Here are some records; return them all exactly.

** Start of Data listing **

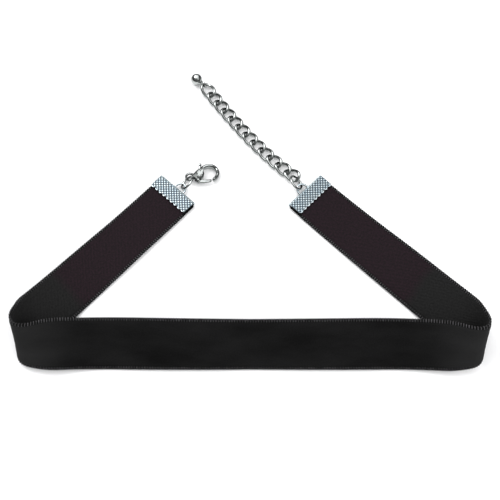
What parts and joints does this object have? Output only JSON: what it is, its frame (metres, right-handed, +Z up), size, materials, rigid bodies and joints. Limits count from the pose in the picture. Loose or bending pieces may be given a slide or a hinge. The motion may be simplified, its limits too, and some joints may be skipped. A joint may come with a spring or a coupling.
{
  "type": "velvet ribbon choker necklace",
  "caption": "Flat velvet ribbon choker lying open, with folded metal ribbon ends, a lobster clasp with a sprung lever, and an extender chain ending in a ball drop.",
  "frame": {"origin": "middle of the footprint, on the surface it lies on", "axes": "+X along the front band to the right as seen from the front, +Y from the front band towards the clasp, +Z up off the surface"},
  "size_m": [0.1516, 0.1138, 0.0171],
  "materials": {
    "velvet": "black velvet pile with a woven edge",
    "knurled_metal": "silver-plated sheet, pressed with rows of dimples",
    "polished_metal": "polished silver plating"
  },
  "bodies": {
    "choker": {"ribbon": "velvet", "left_clamp": "knurled_metal", "right_clamp": "knurled_metal", "clasp_ring": "polished_metal", "clasp_body": "polished_metal", "chain_ring": "polished_metal", "chain_link_01": "polished_metal", "chain_link_02": "polished_metal", "chain_link_03": "polished_metal", "chain_link_04": "polished_metal", "chain_link_05": "polished_metal", "chain_link_06": "polished_metal", "chain_link_07": "polished_metal", "chain_link_08": "polished_metal", "chain_link_09": "polished_metal", "chain_link_10": "polished_metal", "chain_link_11": "polished_metal", "chain_link_12": "polished_metal", "end_ball": "polished_metal"},
    "lever": {"clasp_lever": "polished_metal"}
  },
  "joints": [
    {"name": "lever_pivot", "type": "hinge", "parent": "choker", "child": "lever", "pos_m": [-0.01801, 0.01258, 0.00177], "axis": [0.08, 0.0176, 0.9966], "range_deg": [0, 22], "stiffness_Nm_per_rad": 0.008, "springref_deg": -5.73}
  ]
}
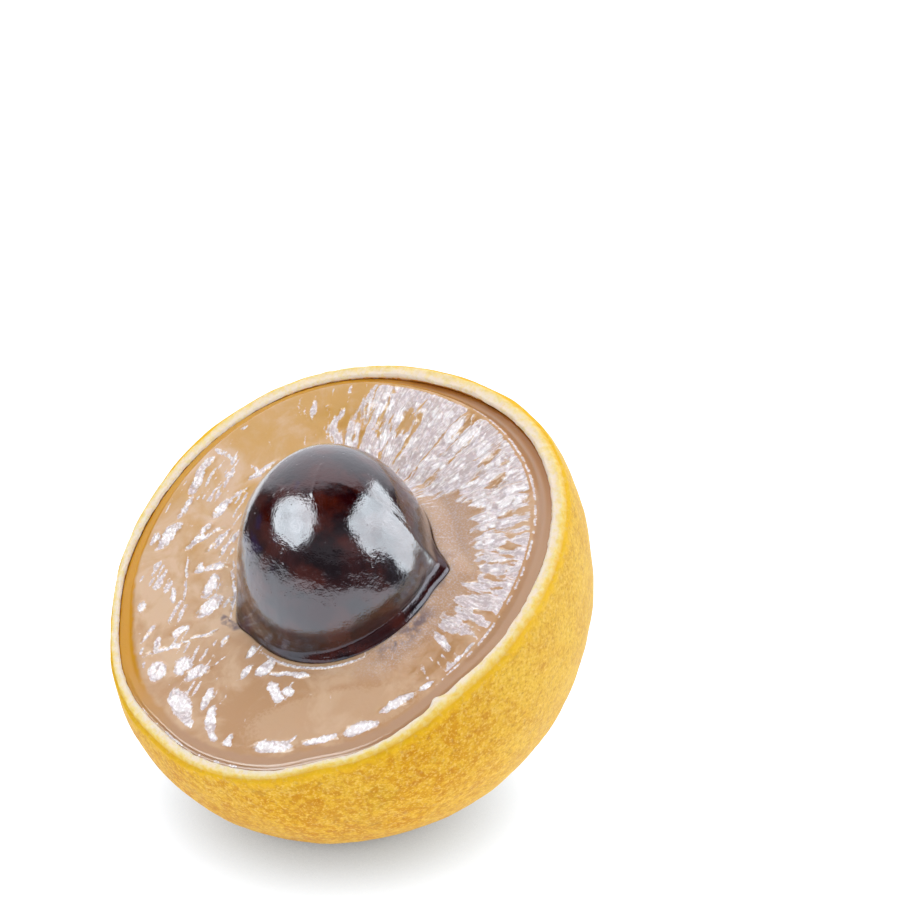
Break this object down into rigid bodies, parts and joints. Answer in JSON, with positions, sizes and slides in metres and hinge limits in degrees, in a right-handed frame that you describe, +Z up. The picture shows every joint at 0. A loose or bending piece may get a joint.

** End of Data listing **

▸ Answer for the task
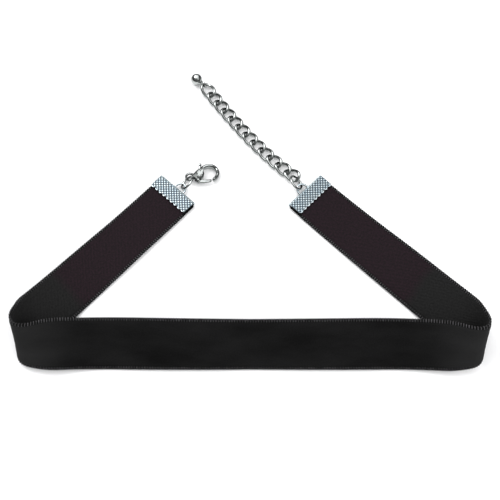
What parts and joints does this object have? Output only JSON: what it is, its frame (metres, right-handed, +Z up), size, materials, rigid bodies and joints. Limits count from the pose in the picture. Loose or bending pieces may be given a slide or a hinge. The motion may be simplified, its limits too, and some joints may be skipped. A joint may come with a spring or a coupling.
{
  "type": "velvet ribbon choker necklace",
  "caption": "Flat velvet ribbon choker lying open, with folded metal ribbon ends, a lobster clasp with a sprung lever, and an extender chain ending in a ball drop.",
  "frame": {"origin": "middle of the footprint, on the surface it lies on", "axes": "+X along the front band to the right as seen from the front, +Y from the front band towards the clasp, +Z up off the surface"},
  "size_m": [0.1516, 0.1138, 0.0171],
  "materials": {
    "velvet": "black velvet pile with a woven edge",
    "knurled_metal": "silver-plated sheet, pressed with rows of dimples",
    "polished_metal": "polished silver plating"
  },
  "bodies": {
    "choker": {"ribbon": "velvet", "left_clamp": "knurled_metal", "right_clamp": "knurled_metal", "clasp_ring": "polished_metal", "clasp_body": "polished_metal", "chain_ring": "polished_metal", "chain_link_01": "polished_metal", "chain_link_02": "polished_metal", "chain_link_03": "polished_metal", "chain_link_04": "polished_metal", "chain_link_05": "polished_metal", "chain_link_06": "polished_metal", "chain_link_07": "polished_metal", "chain_link_08": "polished_metal", "chain_link_09": "polished_metal", "chain_link_10": "polished_metal", "chain_link_11": "polished_metal", "chain_link_12": "polished_metal", "end_ball": "polished_metal"},
    "lever": {"clasp_lever": "polished_metal"}
  },
  "joints": [
    {"name": "lever_pivot", "type": "hinge", "parent": "choker", "child": "lever", "pos_m": [-0.01801, 0.01258, 0.00177], "axis": [0.08, 0.0176, 0.9966], "range_deg": [0, 22], "stiffness_Nm_per_rad": 0.008, "springref_deg": -5.73}
  ]
}
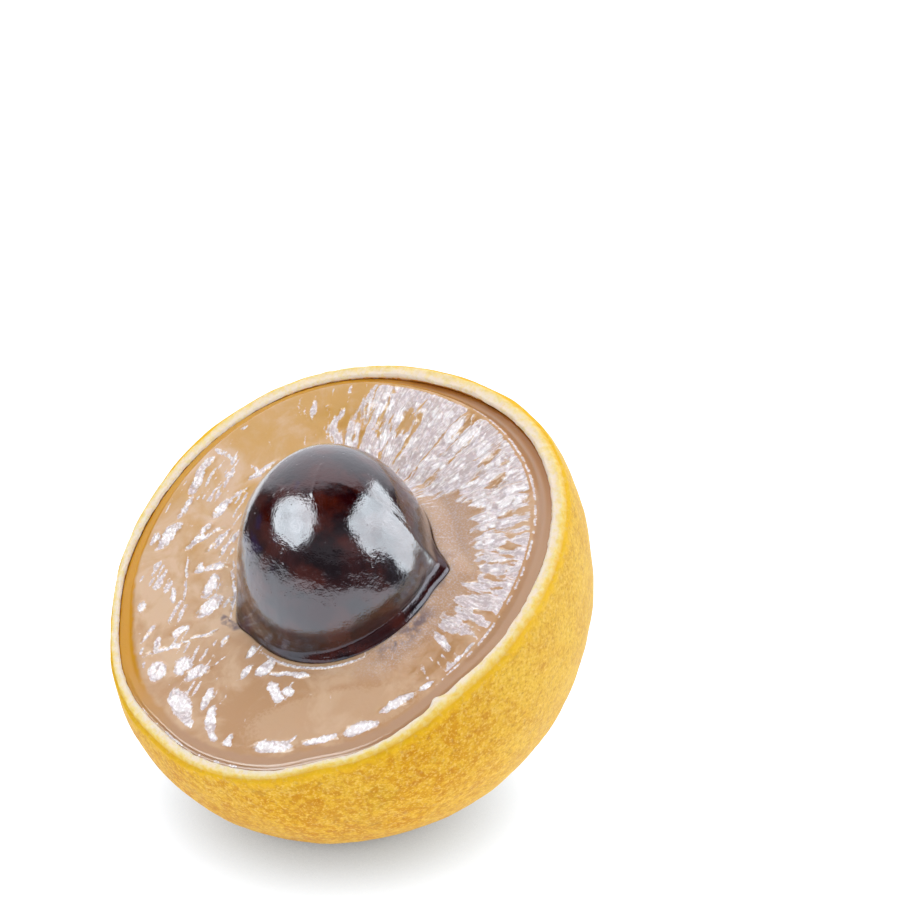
Break this object down into rigid bodies, parts and joints. Answer in JSON, with positions, sizes and slides in metres and hinge limits in degrees, in a right-handed frame that you describe, +Z up. The picture shows every joint at 0. A loose or bending piece may get a joint.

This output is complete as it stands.